De fato, os eleitos em 2022 podem representar o esvaziamento das pautas caras aos policiais (Edição 157/FS). Se o descompromisso é uma real hipótese, por que votos foram confiados aos seus interlocutores? Tem-se, de um lado, o ingresso na política como alternativa à defesa da classe; de outro, uma estratégia oportunista para alcance ou manutenção/ampliação da condição de poder. De outro modo, a condição de legitimidade será argumento permanente para a chancela oficial de atuações deslocadas do interesse coletivo da categoria, após garantir espaço nas instâncias de decisão e poder em razão do oportunismo.

Os candidatos mais bem votados representaram a possibilidade de mudança, além de sugerirem a identificação com outros elementos, perceptíveis intramuros, os quais destaco: a limitação ou inexistência da formação política da categoria – as associações de classe, em regra, limitam-se ao oferecimento de assistência jurídica e espaços de lazer –;alguns membros são cooptados pelo discurso radicalizado, que toma como base a exploração dos medos e concepções particulares; a sensação de abandono, especialmente dos policiais, por parte do campo político; e a adesão em massa ao discurso de combate à corrupção.

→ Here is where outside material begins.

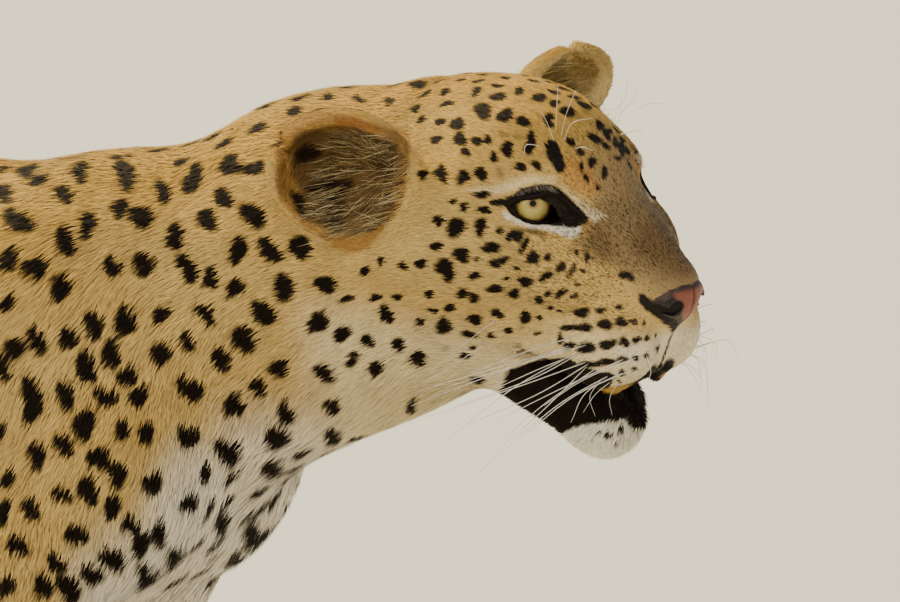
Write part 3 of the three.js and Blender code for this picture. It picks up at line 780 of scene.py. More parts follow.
def coat_lie(points, normals):
    """The way the hair lies and its length at each point of the skin."""
    pulls, _ = bone_nearness(points)
    pulls /= pulls.sum(0)
    lie = np.zeros_like(points)
    length = np.zeros(len(points))
    away = unit(points - NOSE_TIP)
    for bone, pull in zip(BONES, pulls):
        way = away if bone["lie"] is None else unit(np.array(bone["lie"], float))
        lie += pull[:, None] * way
        length += pull * bone["hair"]
    local = to_head(points)
    on_head = smooth(local[:, 0], -130, -70) * smooth(points[:, 2], 430, 480)
    face = 6.0 - 2.8 * smooth(local[:, 0], -20, 60) - 1.2 * smooth(local[:, 2], 0, 30)
    face = face + 4.0 * smooth(-local[:, 2], 92, 124)
    face = face * (0.5 + 0.5 * smooth(eye_distance(local), 16, 34))
    length += (face - length) * on_head
    away = outline_gap(NOSE_PROFILE, local[:, 1:])
    length *= 1 - on_head * smooth(local[:, 0], 60, 75) * (1 - smooth(away, 2, 14)) * 0.35
    for ear in EARS.values():
        gap = np.abs(ear_forms(ear)[0].distance(*local.T))
        on_ear = smooth(ear_rise(ear, local), 0, 12) * (1 - smooth(gap, 4, 9))
        lie = mix(lie, HEAD_TURN @ ear["along"], on_ear)
        length += (4.0 - length) * on_ear
    trunk = smooth(points[:, 2], 330, 380) * smooth(-points[:, 0], -200, -60)
    length *= 1 + 0.5 * smooth(-normals[:, 2], 0.3, 0.8) * trunk
    lie -= normals * (lie * normals).sum(1)[:, None]
    return unit(lie), length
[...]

Com o início do próximo governo, a possibilidade da criação do Ministério da Segurança Pública, apartado da Justiça, parece constituir importante medida para minimizar os problemas que brotam do setor. A diversidade de instituições e modalidades de atividades associadas ao campo da segurança pública exige, decerto, urgência de atenção qualificada, tomando como base a especificidade dos profissionais da categoria.